Parenting an Adolescent with Trichotillomania (Hair Pulling Disorder)Page address: http://ahn.mnsu.edu/nursing/institute/research/parentingtrichotillomania.html
Update: Published article:
Stevens, M. S., & O’Conner-Von, S. (2016). Parent Coping With Adolescent Trichotillomania. The Journal of School Nursing, doi: 1059840516658332. Published on-line prior to publication on July 25, 2016.
"As children struggle to learn and grow from life's lessons, their parents do as well"
Dr. Marcia Stevens
Given the cognitive development and information processing changes that occur during adolescence, parenting an adolescent is challenging in the best of circumstances. However, when a teenage son or daughter is observed to pull hair from the scalp, eyebrows or pubic area for unknown reasons, parenting can be overwhelming! Although this disorder affects 2-5% of the public and most often begins in pre-adolescence, parents seeking information find that few professionals have current knowledge about possible causes or effective treatment. Parents frequently blame themselves and wonder what actions they should take regarding their teenager's pulling behavior. Inconsistent treatment outcomes and pulling relapses may cause parents to lose hope in a successful outcome for their efforts.
Dr. Marcia Stevens is conducting a descriptive correlational study to explore the experience of parenting an adolescent with Trichotillomania.
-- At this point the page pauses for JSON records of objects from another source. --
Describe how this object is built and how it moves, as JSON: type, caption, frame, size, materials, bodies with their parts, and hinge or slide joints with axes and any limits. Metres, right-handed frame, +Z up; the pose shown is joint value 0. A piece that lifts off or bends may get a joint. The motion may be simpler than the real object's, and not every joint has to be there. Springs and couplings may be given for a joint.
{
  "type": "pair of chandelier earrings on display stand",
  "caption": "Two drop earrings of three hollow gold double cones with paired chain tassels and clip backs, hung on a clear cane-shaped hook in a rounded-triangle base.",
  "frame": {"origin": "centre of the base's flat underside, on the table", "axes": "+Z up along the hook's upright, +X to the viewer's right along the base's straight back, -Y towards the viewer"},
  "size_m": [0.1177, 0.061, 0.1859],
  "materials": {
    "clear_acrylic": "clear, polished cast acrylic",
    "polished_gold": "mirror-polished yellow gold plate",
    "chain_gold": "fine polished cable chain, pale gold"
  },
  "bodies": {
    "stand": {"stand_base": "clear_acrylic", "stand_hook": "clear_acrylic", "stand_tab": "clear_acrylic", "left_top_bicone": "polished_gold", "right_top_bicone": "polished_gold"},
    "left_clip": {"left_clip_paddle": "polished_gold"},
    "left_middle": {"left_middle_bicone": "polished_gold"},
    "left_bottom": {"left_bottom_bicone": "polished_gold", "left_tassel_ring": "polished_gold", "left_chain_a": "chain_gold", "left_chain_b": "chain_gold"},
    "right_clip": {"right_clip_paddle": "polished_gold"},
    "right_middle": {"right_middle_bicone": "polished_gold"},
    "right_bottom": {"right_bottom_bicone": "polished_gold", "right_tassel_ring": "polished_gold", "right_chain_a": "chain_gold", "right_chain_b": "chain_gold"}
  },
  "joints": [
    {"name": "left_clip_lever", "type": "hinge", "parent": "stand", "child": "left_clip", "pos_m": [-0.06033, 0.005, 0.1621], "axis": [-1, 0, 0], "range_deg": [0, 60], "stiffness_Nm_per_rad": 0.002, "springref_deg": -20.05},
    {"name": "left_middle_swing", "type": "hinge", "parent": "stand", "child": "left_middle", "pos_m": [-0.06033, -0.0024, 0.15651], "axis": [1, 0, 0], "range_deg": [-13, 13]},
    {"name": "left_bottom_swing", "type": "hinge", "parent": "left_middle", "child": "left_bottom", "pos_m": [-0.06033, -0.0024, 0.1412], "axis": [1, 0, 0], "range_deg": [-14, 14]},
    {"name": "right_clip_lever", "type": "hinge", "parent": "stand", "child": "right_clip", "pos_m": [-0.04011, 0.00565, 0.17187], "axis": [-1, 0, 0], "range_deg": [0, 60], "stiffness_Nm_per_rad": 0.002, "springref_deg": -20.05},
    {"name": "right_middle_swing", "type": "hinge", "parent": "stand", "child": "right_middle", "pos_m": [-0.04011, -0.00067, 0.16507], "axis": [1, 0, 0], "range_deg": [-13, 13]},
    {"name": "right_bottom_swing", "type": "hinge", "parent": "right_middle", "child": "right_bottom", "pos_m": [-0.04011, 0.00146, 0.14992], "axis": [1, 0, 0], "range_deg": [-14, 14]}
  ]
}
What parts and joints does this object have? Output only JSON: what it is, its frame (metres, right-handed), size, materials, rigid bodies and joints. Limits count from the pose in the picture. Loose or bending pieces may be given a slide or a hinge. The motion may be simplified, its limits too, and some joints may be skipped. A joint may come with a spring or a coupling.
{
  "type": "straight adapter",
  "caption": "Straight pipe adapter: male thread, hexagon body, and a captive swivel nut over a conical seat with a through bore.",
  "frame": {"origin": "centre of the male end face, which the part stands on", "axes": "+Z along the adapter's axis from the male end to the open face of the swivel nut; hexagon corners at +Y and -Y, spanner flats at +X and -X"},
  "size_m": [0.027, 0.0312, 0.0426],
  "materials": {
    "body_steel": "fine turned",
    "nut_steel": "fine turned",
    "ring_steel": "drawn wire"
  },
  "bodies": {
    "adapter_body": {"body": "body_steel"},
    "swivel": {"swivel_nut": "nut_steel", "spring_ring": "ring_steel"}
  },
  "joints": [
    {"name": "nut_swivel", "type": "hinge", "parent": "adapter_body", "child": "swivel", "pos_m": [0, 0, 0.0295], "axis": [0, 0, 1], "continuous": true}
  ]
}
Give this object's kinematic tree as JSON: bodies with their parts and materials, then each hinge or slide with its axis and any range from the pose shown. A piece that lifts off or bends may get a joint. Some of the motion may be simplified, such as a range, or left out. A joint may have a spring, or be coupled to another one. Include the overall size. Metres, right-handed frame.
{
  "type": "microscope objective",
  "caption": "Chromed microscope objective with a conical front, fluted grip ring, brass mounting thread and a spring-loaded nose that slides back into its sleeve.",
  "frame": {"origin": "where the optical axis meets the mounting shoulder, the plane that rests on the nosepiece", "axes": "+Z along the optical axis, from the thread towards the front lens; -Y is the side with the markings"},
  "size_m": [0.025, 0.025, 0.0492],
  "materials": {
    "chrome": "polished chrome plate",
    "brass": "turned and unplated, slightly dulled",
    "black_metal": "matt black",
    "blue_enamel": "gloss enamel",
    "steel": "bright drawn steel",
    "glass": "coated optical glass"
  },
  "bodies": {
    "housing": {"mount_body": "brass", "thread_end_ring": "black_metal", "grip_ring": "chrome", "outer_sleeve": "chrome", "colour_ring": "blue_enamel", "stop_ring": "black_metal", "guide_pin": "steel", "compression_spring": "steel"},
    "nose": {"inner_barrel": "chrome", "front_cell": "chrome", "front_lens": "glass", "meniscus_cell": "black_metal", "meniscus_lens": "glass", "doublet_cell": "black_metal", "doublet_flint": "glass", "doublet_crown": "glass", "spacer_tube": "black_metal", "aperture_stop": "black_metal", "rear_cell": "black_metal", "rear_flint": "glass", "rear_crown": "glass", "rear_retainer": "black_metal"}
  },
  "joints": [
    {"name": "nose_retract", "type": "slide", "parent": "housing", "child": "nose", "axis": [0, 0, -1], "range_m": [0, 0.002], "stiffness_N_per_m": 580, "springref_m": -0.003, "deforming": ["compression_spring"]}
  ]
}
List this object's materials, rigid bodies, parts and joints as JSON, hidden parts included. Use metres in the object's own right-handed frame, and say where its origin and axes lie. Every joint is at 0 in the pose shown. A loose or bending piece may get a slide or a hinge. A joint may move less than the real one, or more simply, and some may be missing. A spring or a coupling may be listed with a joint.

The purposes of this study are to investigate what parents describe as stressful about parenting an adolescent with trichotillomania; identify the responses and strategies parents use to manage stressful encounters with their adolescent; identify the meaning of hope for parents and determine the influence of parent characteristics and adolescent characteristics on level of hope. An on-line Internet-based method of data collection will be used to access a convenience sample of 30 adults. An invitation to the study is posted on the Trichotillomania Learning Center (Santa Cruz, California) website. Collaborating on the study is Dr. Renae Reinardy, a clinical psychologist and nationally recognized expert in the treatment of Trichotillomania. Through the perspectives of different disciplines involved with this study, new information may be gleaned to improve treatment outcomes by developing interventions that maximize family strengths, learn new ways to foster hope and provide help for adolescents and their families.